Data provided |
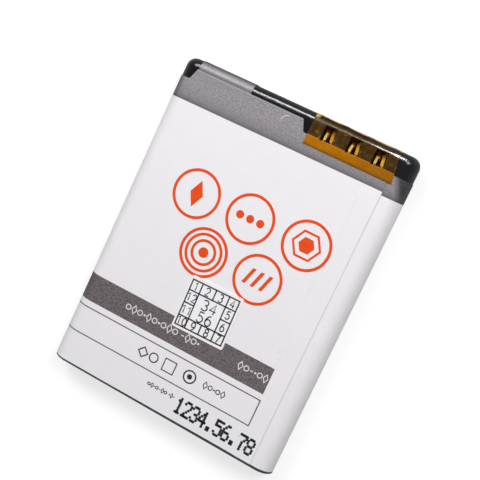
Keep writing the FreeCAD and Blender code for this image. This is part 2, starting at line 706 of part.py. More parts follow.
# Every object must be sound before anything is written
for item in doc.Objects:
    if "Invalid" in item.State or "Error" in item.State:
        raise RuntimeError(f"{item.Label} did not build: {item.State}")
for body in solids:
    if body.Shape.isNull() or not body.Shape.isValid() or len(body.Shape.Solids) != 1:
        raise RuntimeError(f"{body.Label} is not one sound solid")

os.makedirs("parts", exist_ok=True)
for body in solids:
    body.Shape.exportStep(f"parts/{body.Label}.step")
print(f"{len(solids)} sub-parts written")
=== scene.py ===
import math

import bpy
import numpy as np
from mathutils import Matrix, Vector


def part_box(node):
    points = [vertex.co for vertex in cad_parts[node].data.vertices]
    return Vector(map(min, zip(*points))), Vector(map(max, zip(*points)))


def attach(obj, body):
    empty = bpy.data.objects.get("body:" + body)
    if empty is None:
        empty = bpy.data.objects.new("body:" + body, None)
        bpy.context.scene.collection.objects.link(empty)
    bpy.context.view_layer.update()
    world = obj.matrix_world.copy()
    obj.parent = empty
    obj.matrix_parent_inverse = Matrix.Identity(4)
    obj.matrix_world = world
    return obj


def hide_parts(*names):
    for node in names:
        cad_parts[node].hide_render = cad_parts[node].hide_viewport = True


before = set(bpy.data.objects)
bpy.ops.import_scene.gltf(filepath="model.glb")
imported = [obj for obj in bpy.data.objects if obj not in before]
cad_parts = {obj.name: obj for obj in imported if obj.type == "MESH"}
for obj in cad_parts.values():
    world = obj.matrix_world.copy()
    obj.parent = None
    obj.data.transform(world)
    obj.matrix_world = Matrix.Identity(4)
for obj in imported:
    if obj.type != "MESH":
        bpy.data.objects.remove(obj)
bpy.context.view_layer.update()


# Cell can. A drawn and ironed aluminium can, 0.3 mm thick, with the winding sealed inside.
# Drawing leaves fine streaks along its length.
def colour(red, green, blue):
    """A colour as seen on a screen, 0 to 255, as the linear colour a shader takes: the low
    part divided by 12.92, the rest (c + 0.055) / 1.055 to the power 2.4."""
    seen = np.array([red, green, blue]) / 255
    straight = np.where(seen <= 0.04045, seen / 12.92, ((seen + 0.055) / 1.055) ** 2.4)
    return (*straight.tolist(), 1.0)


def add(tree, kind, inputs=None, **settings):
    """A node with its settings made and its inputs linked or filled in."""
    node = tree.nodes.new(kind)
    for name, setting in settings.items():
        setattr(node, name, setting)
    for key, given in (inputs or {}).items():
        if isinstance(given, bpy.types.NodeSocket):
            tree.links.new(given, node.inputs[key])
        else:
            node.inputs[key].default_value = given
    return node


def calc(tree, operation, first, second=0.0, third=0.0):
    """One step of arithmetic on sockets or numbers."""
    inputs = {0: first, 1: second, 2: third}
    return add(tree, "ShaderNodeMath", inputs, operation=operation).outputs[0]


def ramp(tree, given, low, high, start=0.0, stop=1.0):
    """Goes from start to stop while the given value goes from low to high."""
    inputs = {"Value": given, "From Min": low, "From Max": high, "To Min": start, "To Max": stop}
    return add(tree, "ShaderNodeMapRange", inputs).outputs[0]


def mix(tree, share, first, second):
    """The first value where the share is 0, the second where it is 1."""
    return add(tree, "ShaderNodeMix", {0: share, 2: first, 3: second}).outputs[0]


def tint(tree, share, first, second):
    """The first colour where the share is 0, the second where it is 1."""
    node = add(tree, "ShaderNodeMix", {0: share, 6: first, 7: second}, data_type="RGBA")
    return node.outputs[2]


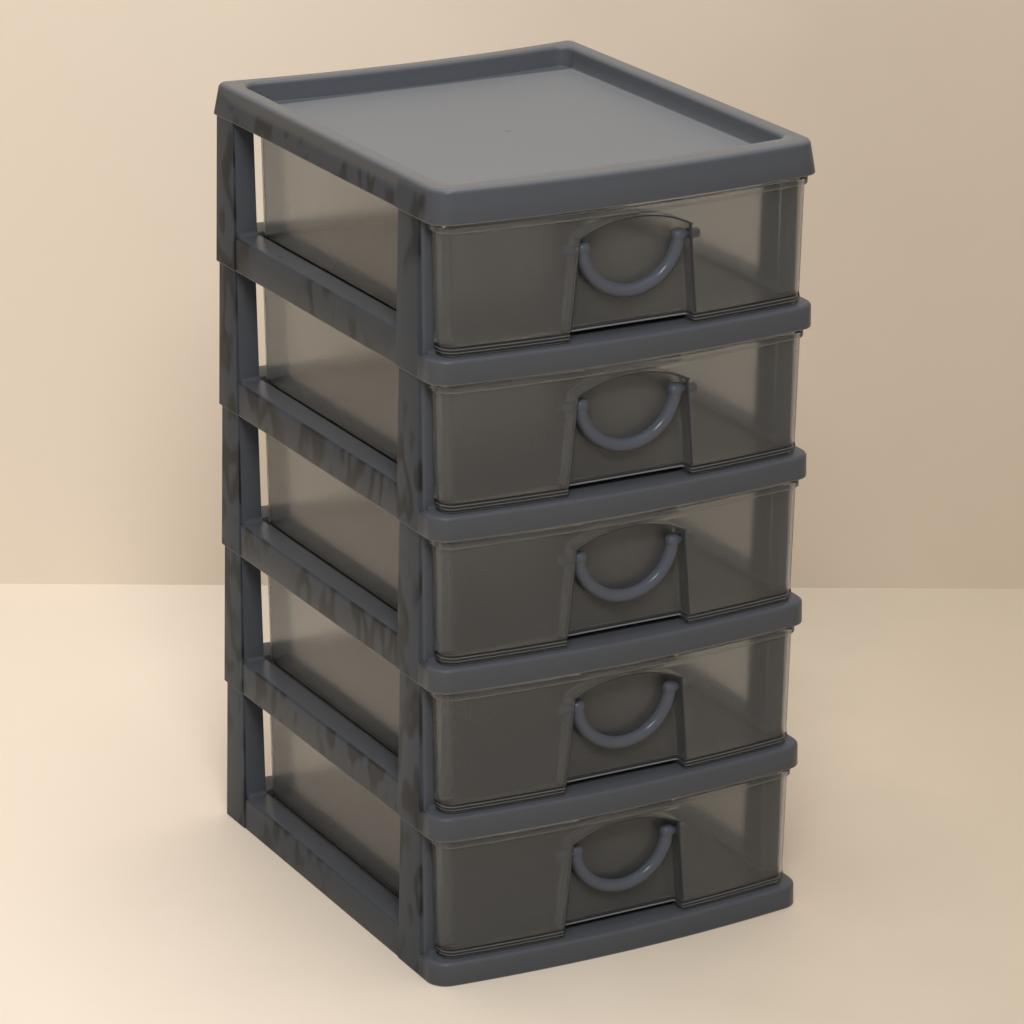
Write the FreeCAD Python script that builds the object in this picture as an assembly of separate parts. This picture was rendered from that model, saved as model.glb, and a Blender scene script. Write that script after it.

Directions | Take the line that contains "# Every object", the line that contains "bpy.data.objects.remove(obj)", and all lines between, and give them again exactly; include no other line.

Full output |
# Every object must be sound before anything is written
for item in doc.Objects:
    if "Invalid" in item.State or "Error" in item.State:
        raise RuntimeError(f"{item.Label} did not build: {item.State}")
for body in solids:
    if body.Shape.isNull() or not body.Shape.isValid() or len(body.Shape.Solids) != 1:
        raise RuntimeError(f"{body.Label} is not one sound solid")

os.makedirs("parts", exist_ok=True)
for body in solids:
    body.Shape.exportStep(f"parts/{body.Label}.step")
print(f"{len(solids)} sub-parts written")
=== scene.py ===
import math

import bpy
import numpy as np
from mathutils import Matrix, Vector


def part_box(node):
    points = [vertex.co for vertex in cad_parts[node].data.vertices]
    return Vector(map(min, zip(*points))), Vector(map(max, zip(*points)))


def attach(obj, body):
    empty = bpy.data.objects.get("body:" + body)
    if empty is None:
        empty = bpy.data.objects.new("body:" + body, None)
        bpy.context.scene.collection.objects.link(empty)
    bpy.context.view_layer.update()
    world = obj.matrix_world.copy()
    obj.parent = empty
    obj.matrix_parent_inverse = Matrix.Identity(4)
    obj.matrix_world = world
    return obj


def hide_parts(*names):
    for node in names:
        cad_parts[node].hide_render = cad_parts[node].hide_viewport = True


before = set(bpy.data.objects)
bpy.ops.import_scene.gltf(filepath="model.glb")
imported = [obj for obj in bpy.data.objects if obj not in before]
cad_parts = {obj.name: obj for obj in imported if obj.type == "MESH"}
for obj in cad_parts.values():
    world = obj.matrix_world.copy()
    obj.parent = None
    obj.data.transform(world)
    obj.matrix_world = Matrix.Identity(4)
for obj in imported:
    if obj.type != "MESH":
        bpy.data.objects.remove(obj)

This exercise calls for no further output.